Stated exercise:
Identify and reproduce every line holding the string "joints".

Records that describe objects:
——

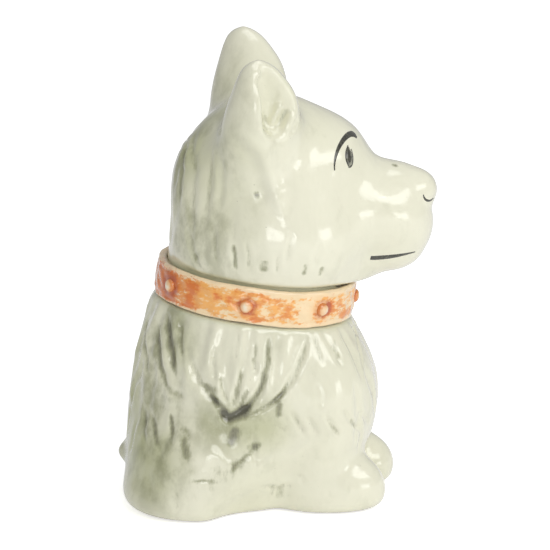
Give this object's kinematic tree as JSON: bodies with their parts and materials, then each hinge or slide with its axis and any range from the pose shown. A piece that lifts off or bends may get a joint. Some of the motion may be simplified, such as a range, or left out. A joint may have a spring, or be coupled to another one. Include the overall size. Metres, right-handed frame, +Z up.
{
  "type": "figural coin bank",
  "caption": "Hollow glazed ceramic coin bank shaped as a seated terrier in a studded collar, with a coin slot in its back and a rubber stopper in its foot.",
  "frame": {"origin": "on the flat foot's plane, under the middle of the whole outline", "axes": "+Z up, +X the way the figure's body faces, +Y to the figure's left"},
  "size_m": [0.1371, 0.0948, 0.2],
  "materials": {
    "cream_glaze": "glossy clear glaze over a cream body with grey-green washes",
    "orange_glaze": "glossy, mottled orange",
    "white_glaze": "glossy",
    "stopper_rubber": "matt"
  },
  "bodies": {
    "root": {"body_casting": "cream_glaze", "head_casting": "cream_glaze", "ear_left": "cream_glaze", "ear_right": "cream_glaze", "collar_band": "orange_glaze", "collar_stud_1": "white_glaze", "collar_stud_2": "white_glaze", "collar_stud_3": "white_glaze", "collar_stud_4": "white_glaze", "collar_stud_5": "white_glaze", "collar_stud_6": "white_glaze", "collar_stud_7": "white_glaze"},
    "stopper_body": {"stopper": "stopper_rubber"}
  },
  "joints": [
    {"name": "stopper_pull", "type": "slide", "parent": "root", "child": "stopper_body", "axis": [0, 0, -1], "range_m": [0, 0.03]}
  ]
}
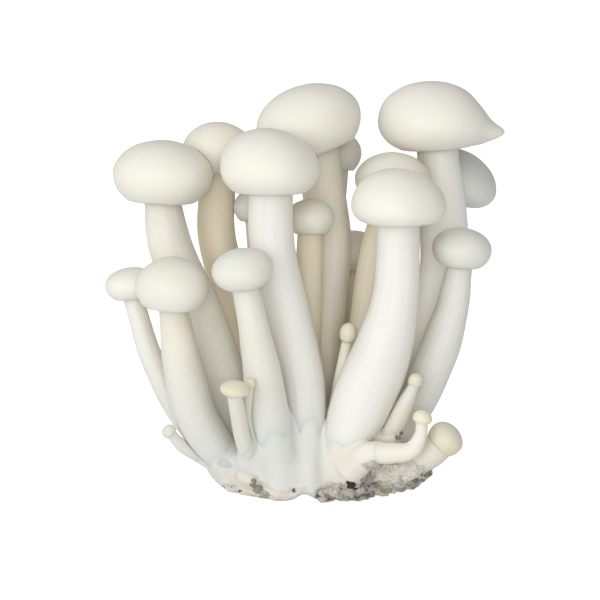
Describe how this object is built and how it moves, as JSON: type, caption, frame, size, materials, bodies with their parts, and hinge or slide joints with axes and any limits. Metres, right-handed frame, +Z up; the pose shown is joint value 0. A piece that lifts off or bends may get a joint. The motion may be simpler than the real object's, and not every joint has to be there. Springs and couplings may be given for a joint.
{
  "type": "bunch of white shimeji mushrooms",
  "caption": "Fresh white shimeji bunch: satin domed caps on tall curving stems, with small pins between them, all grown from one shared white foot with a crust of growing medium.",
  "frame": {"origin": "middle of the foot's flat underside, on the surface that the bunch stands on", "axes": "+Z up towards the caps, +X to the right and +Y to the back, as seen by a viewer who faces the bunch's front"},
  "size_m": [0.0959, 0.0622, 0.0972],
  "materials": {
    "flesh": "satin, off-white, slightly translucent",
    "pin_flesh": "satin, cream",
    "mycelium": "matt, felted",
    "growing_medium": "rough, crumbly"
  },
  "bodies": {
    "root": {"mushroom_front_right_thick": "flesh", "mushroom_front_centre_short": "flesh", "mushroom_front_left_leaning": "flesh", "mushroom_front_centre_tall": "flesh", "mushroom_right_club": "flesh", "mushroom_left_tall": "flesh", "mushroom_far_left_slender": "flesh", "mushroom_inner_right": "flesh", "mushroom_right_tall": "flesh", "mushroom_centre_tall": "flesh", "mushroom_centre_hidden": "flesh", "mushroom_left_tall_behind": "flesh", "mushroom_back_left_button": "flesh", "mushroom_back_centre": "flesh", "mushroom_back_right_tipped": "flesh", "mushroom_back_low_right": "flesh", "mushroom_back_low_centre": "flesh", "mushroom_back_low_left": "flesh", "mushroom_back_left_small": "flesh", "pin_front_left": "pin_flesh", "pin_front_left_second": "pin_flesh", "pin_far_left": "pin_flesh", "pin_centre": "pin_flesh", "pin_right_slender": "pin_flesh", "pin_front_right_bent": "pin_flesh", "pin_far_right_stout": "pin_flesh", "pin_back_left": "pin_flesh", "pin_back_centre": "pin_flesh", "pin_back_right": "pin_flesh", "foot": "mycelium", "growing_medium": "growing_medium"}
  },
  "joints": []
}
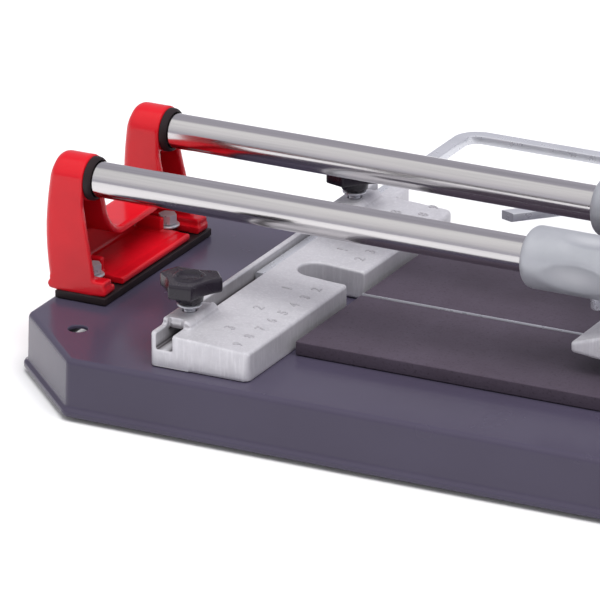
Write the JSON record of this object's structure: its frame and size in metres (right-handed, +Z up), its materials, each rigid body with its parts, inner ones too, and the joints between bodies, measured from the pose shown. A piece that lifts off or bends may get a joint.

——

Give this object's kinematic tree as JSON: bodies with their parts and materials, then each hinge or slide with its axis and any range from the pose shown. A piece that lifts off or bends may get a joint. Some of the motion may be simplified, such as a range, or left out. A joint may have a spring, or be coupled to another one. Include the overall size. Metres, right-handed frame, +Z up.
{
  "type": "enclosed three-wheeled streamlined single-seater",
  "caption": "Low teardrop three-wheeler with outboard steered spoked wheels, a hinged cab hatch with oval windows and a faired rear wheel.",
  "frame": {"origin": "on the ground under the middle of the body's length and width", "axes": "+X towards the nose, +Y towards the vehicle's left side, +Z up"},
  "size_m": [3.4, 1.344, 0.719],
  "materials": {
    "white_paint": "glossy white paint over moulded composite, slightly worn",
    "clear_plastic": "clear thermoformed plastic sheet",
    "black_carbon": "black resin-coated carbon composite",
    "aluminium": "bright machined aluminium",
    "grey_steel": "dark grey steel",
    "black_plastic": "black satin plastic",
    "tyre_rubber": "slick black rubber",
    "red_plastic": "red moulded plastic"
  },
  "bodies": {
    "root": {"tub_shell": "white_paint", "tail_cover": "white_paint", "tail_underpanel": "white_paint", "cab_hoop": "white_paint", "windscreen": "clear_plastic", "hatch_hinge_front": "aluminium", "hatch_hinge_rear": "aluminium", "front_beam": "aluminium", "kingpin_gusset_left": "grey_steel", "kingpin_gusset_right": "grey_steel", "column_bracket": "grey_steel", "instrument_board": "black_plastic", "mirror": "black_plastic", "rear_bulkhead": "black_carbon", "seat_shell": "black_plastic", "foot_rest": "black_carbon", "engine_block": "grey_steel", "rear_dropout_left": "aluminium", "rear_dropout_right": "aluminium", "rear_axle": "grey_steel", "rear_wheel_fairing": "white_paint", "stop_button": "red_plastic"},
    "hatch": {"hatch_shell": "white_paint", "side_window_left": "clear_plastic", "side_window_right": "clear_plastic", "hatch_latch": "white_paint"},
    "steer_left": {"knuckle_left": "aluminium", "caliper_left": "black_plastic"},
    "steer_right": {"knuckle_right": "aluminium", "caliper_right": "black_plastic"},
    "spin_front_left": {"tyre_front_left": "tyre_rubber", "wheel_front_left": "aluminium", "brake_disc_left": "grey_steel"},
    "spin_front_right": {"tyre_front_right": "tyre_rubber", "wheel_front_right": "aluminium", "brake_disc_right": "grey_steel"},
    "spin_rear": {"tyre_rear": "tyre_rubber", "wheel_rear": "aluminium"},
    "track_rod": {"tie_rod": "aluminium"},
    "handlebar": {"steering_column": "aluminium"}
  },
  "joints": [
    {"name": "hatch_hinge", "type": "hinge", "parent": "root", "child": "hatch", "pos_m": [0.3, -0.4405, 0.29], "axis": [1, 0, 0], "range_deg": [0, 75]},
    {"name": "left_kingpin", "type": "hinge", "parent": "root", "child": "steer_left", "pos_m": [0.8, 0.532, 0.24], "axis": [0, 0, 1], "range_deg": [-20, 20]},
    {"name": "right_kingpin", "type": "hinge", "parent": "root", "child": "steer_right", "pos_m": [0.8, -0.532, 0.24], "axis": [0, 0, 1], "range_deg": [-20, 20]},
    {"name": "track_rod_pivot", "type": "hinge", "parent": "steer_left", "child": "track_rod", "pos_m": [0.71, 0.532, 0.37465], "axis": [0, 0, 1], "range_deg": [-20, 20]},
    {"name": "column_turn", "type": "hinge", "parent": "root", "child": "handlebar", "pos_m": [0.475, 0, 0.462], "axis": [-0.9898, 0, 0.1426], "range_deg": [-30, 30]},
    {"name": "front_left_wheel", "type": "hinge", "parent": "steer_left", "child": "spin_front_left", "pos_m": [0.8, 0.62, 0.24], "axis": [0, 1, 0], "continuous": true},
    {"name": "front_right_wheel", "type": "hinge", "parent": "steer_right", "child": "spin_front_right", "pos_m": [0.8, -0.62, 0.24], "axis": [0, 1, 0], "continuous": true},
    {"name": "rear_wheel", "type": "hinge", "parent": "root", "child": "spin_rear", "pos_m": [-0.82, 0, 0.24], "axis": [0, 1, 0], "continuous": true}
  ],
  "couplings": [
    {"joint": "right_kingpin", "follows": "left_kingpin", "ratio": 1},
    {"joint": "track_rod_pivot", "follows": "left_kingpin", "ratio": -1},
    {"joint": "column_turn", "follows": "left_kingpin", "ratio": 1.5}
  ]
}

——

Task solution:
  "joints": [
Describe how this object is built and how it moves, as JSON: type, caption, frame, size, materials, bodies with their parts, and hinge or slide joints with axes and any limits. Metres, right-handed frame, +Z up; the pose shown is joint value 0. A piece that lifts off or bends may get a joint. The motion may be simpler than the real object's, and not every joint has to be there. Springs and couplings may be given for a joint.
  "joints": []
Write the JSON record of this object's structure: its frame and size in metres (right-handed, +Z up), its materials, each rigid body with its parts, inner ones too, and the joints between bodies, measured from the pose shown. A piece that lifts off or bends may get a joint.
  "joints": [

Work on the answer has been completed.